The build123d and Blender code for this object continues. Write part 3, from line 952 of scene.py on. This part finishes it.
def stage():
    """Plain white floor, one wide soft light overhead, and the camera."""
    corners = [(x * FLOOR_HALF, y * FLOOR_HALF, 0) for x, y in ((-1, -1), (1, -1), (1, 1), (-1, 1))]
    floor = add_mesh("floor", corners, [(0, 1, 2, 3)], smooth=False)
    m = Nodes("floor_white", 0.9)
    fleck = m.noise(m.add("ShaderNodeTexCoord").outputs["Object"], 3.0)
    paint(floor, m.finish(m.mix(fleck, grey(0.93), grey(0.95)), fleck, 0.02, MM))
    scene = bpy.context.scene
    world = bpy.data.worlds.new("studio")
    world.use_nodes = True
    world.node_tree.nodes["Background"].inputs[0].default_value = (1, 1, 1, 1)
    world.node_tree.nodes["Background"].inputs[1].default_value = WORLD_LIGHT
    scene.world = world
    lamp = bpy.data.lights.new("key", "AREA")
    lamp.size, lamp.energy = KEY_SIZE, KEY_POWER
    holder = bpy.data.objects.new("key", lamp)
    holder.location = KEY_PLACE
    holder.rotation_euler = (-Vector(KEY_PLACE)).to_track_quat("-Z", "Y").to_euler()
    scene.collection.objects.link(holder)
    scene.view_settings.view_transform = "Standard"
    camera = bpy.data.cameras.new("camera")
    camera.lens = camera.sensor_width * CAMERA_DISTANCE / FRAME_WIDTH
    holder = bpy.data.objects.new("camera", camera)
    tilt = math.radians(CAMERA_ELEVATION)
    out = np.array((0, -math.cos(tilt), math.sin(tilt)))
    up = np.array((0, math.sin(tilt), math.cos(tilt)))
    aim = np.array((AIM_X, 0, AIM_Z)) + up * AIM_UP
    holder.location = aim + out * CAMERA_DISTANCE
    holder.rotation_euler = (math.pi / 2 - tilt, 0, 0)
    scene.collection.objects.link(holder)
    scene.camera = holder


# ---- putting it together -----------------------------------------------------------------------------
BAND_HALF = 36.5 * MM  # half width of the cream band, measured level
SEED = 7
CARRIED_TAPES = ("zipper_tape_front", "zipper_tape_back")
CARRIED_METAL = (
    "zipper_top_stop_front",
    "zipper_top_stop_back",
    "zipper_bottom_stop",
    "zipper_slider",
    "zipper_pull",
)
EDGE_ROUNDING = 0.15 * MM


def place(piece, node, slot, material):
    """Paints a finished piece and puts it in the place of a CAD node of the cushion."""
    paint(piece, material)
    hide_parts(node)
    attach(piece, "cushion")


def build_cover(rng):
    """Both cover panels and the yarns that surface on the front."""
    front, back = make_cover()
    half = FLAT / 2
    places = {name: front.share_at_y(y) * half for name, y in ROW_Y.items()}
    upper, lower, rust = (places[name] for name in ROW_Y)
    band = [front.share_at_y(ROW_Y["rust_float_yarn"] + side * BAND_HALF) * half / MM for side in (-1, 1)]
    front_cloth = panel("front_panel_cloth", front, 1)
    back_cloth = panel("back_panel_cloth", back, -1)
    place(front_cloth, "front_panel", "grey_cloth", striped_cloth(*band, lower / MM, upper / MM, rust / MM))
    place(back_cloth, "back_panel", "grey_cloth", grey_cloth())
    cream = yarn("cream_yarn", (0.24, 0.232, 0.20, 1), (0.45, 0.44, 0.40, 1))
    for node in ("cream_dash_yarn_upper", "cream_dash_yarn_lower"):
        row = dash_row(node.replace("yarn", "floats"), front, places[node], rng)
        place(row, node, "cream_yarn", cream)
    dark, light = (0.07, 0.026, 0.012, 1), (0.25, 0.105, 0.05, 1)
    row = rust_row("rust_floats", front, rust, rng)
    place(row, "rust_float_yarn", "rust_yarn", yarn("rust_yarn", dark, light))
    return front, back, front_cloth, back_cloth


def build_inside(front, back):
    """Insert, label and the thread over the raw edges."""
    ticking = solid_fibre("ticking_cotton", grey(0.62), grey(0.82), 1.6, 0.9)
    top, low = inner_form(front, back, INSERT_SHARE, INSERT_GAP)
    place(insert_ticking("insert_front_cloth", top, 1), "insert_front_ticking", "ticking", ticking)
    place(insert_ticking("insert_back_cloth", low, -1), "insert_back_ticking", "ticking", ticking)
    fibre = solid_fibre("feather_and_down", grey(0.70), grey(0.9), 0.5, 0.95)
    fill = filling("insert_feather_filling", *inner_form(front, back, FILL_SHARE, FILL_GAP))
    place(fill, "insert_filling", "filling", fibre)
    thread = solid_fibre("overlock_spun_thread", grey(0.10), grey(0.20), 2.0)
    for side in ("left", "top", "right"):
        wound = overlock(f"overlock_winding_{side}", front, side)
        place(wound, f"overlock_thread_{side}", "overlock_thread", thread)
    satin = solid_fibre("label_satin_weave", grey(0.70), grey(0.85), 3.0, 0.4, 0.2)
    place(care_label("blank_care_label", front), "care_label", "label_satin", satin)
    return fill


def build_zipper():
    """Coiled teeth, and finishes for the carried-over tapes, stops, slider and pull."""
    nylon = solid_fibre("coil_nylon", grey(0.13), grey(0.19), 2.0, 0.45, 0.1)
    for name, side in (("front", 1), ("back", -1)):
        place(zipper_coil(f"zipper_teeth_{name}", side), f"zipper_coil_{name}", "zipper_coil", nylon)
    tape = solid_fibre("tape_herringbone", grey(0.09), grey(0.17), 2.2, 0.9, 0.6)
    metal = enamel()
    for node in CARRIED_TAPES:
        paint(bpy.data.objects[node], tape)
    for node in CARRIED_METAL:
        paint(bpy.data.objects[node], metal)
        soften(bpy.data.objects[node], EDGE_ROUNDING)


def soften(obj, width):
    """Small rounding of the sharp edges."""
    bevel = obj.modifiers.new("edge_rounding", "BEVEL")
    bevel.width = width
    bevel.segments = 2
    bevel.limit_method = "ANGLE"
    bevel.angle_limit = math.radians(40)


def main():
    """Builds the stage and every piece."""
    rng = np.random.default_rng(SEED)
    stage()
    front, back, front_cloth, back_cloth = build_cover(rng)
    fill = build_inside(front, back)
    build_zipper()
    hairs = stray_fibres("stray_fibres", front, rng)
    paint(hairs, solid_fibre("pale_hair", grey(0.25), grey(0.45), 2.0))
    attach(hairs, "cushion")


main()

********

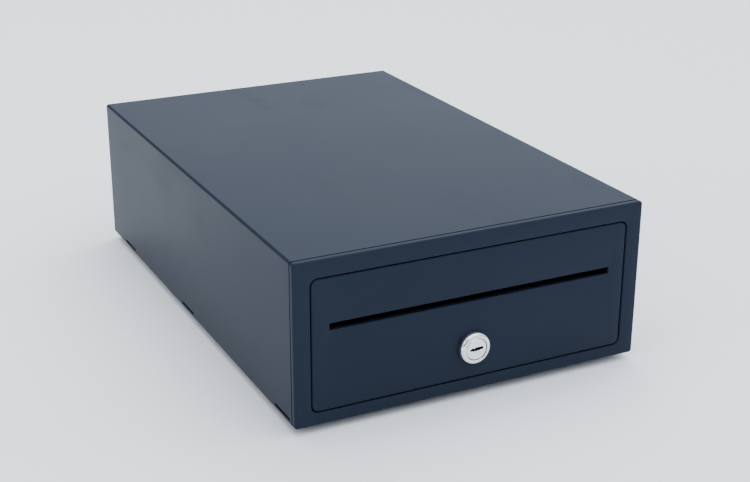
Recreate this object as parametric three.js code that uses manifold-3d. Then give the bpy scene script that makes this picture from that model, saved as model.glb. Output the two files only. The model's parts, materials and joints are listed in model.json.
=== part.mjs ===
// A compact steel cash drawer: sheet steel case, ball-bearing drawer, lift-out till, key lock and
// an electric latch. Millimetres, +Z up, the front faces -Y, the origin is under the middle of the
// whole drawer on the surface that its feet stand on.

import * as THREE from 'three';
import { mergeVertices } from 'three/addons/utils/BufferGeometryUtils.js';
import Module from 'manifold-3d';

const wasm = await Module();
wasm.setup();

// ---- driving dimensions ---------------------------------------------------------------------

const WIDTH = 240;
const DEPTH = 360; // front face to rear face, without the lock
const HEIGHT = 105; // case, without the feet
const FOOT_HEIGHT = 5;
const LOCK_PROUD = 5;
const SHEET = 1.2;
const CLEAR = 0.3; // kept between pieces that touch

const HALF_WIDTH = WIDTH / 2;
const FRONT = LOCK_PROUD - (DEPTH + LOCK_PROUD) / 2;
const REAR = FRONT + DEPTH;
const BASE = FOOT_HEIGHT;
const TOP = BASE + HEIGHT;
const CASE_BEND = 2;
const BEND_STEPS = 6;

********

• **AIM**
Set down, exactly and alone, the run of lines from the line that has "Recreate this object" to the line that has "const BEND_STEPS = 6;".

• **THE OUTPUT**
Recreate this object as parametric three.js code that uses manifold-3d. Then give the bpy scene script that makes this picture from that model, saved as model.glb. Output the two files only. The model's parts, materials and joints are listed in model.json.
=== part.mjs ===
// A compact steel cash drawer: sheet steel case, ball-bearing drawer, lift-out till, key lock and
// an electric latch. Millimetres, +Z up, the front faces -Y, the origin is under the middle of the
// whole drawer on the surface that its feet stand on.

import * as THREE from 'three';
import { mergeVertices } from 'three/addons/utils/BufferGeometryUtils.js';
import Module from 'manifold-3d';

const wasm = await Module();
wasm.setup();

// ---- driving dimensions ---------------------------------------------------------------------

const WIDTH = 240;
const DEPTH = 360; // front face to rear face, without the lock
const HEIGHT = 105; // case, without the feet
const FOOT_HEIGHT = 5;
const LOCK_PROUD = 5;
const SHEET = 1.2;
const CLEAR = 0.3; // kept between pieces that touch

const HALF_WIDTH = WIDTH / 2;
const FRONT = LOCK_PROUD - (DEPTH + LOCK_PROUD) / 2;
const REAR = FRONT + DEPTH;
const BASE = FOOT_HEIGHT;
const TOP = BASE + HEIGHT;
const CASE_BEND = 2;
const BEND_STEPS = 6;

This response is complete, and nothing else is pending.